** Recorded data **

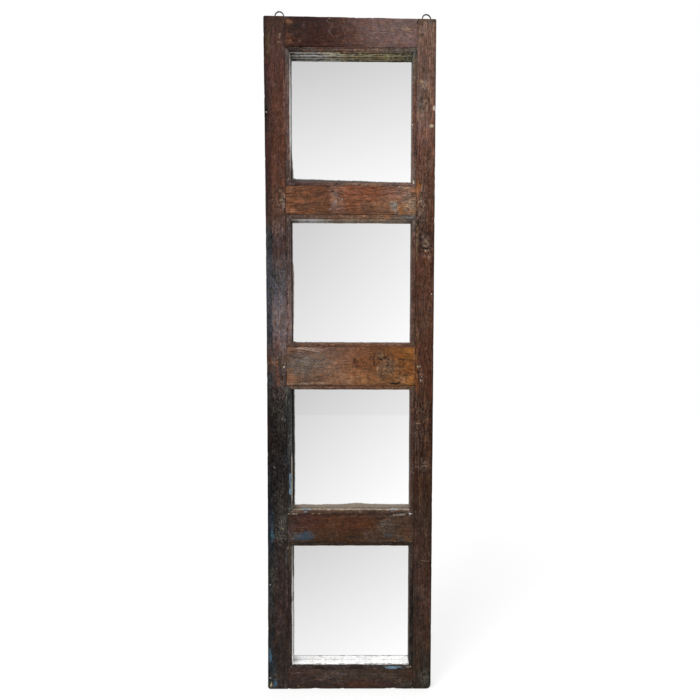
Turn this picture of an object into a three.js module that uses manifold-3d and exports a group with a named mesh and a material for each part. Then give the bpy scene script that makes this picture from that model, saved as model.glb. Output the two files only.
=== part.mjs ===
// A reclaimed door leaf made into a wall mirror. Two full-height stiles and five rails, joined by pegged
// through mortises and tenons, hold four mirror panes behind mitred mouldings.
// Millimetres, +Z up. The front faces -Y, the back lies on y = 0, and the origin is the centre of the
// middle rail's back face.

import * as THREE from 'three';
import { mergeVertices } from 'three/addons/utils/BufferGeometryUtils.js';
import Module from 'manifold-3d';

const wasm = await Module();
wasm.setup();

// Frame members
const frameThickness = 45;
const leftStileWidth = 56;
const rightStileWidth = 50;
const openingWidth = 344;
const topRailHeight = 78;
const upperRailHeight = 75;
const middleRailHeight = 104;
const lowerRailHeight = 78;
const bottomRailHeight = 56;
const firstOpeningHeight = 355;
const secondOpeningHeight = 349;
const thirdOpeningHeight = 351;
const fourthOpeningHeight = 356;

// Wear and trueness of the old leaf
const topEdgeFall = 5;
const leftEdgeHollow = 3.3;
const stileEase = 2;
const railEase = 1.2;
const topCornerRadius = 4;
const chippedCornerLeg = 5;
const roundedCornerRadius = 12.5;

// Mortise and tenon joints
const tenonThickness = 15;
const tenonShoulder = 8;
const topHaunchHeight = 14;
const bottomHaunchHeight = 8;
const haunchLength = 11;
const tenonSetback = 0.5;
const pegDiameter = 8;
const pegTipDiameter = 7;
const pegInset = 13;
const pegSink = 0.4;

// Mouldings round the front of each opening
const mouldingWidth = 11;
const mouldingSetback = 1;
const filletWidth = 2.6;
const quirkDepth = 0.8;
const slopeDepth = 6.5;

// Mirror panes, backing boards and the beads that hold them in from the back
const glassThickness = 4;
const boardThickness = 3;
const paneClearance = 1.5;
const beadWidth = 10;
const beadThickness = 11;
const beadChamfer = 2;
const beadSetback = 0.4;

// Screw eyes in the top ends of the stiles
const eyeWireDiameter = 3.5;
const eyeRingDiameter = 26;
const eyeShankLength = 26;
const eyePointLength = 6;
const leftEyeInset = 38;
const rightEyeInset = 23.5;
const eyeNeckAngle = THREE.MathUtils.degToRad(11);
const eyeEndAngle = THREE.MathUtils.degToRad(12);
const rightEyeTurn = THREE.MathUtils.degToRad(8);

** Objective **
Without changing anything, quote the lines from the top of the data to the line that contains "const roundedCornerRadius = 12.5;", including that line.

** Complete response **
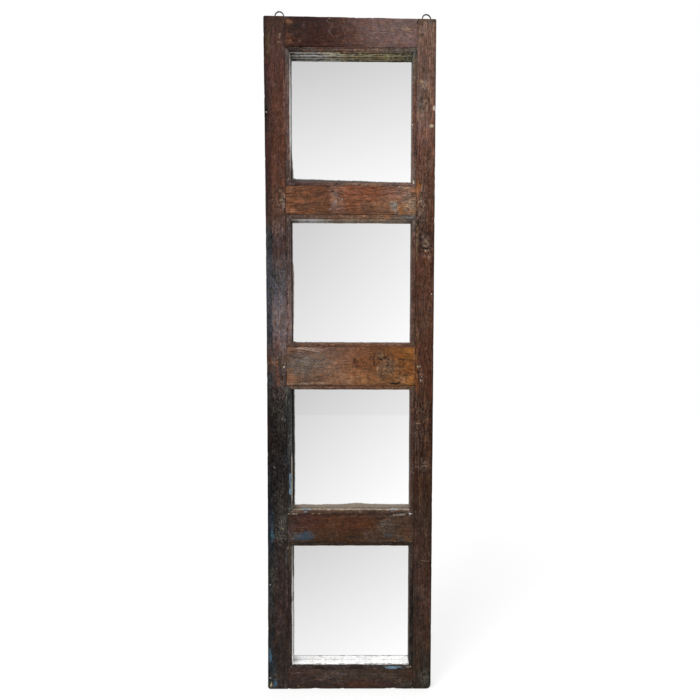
Turn this picture of an object into a three.js module that uses manifold-3d and exports a group with a named mesh and a material for each part. Then give the bpy scene script that makes this picture from that model, saved as model.glb. Output the two files only.
=== part.mjs ===
// A reclaimed door leaf made into a wall mirror. Two full-height stiles and five rails, joined by pegged
// through mortises and tenons, hold four mirror panes behind mitred mouldings.
// Millimetres, +Z up. The front faces -Y, the back lies on y = 0, and the origin is the centre of the
// middle rail's back face.

import * as THREE from 'three';
import { mergeVertices } from 'three/addons/utils/BufferGeometryUtils.js';
import Module from 'manifold-3d';

const wasm = await Module();
wasm.setup();

// Frame members
const frameThickness = 45;
const leftStileWidth = 56;
const rightStileWidth = 50;
const openingWidth = 344;
const topRailHeight = 78;
const upperRailHeight = 75;
const middleRailHeight = 104;
const lowerRailHeight = 78;
const bottomRailHeight = 56;
const firstOpeningHeight = 355;
const secondOpeningHeight = 349;
const thirdOpeningHeight = 351;
const fourthOpeningHeight = 356;

// Wear and trueness of the old leaf
const topEdgeFall = 5;
const leftEdgeHollow = 3.3;
const stileEase = 2;
const railEase = 1.2;
const topCornerRadius = 4;
const chippedCornerLeg = 5;
const roundedCornerRadius = 12.5;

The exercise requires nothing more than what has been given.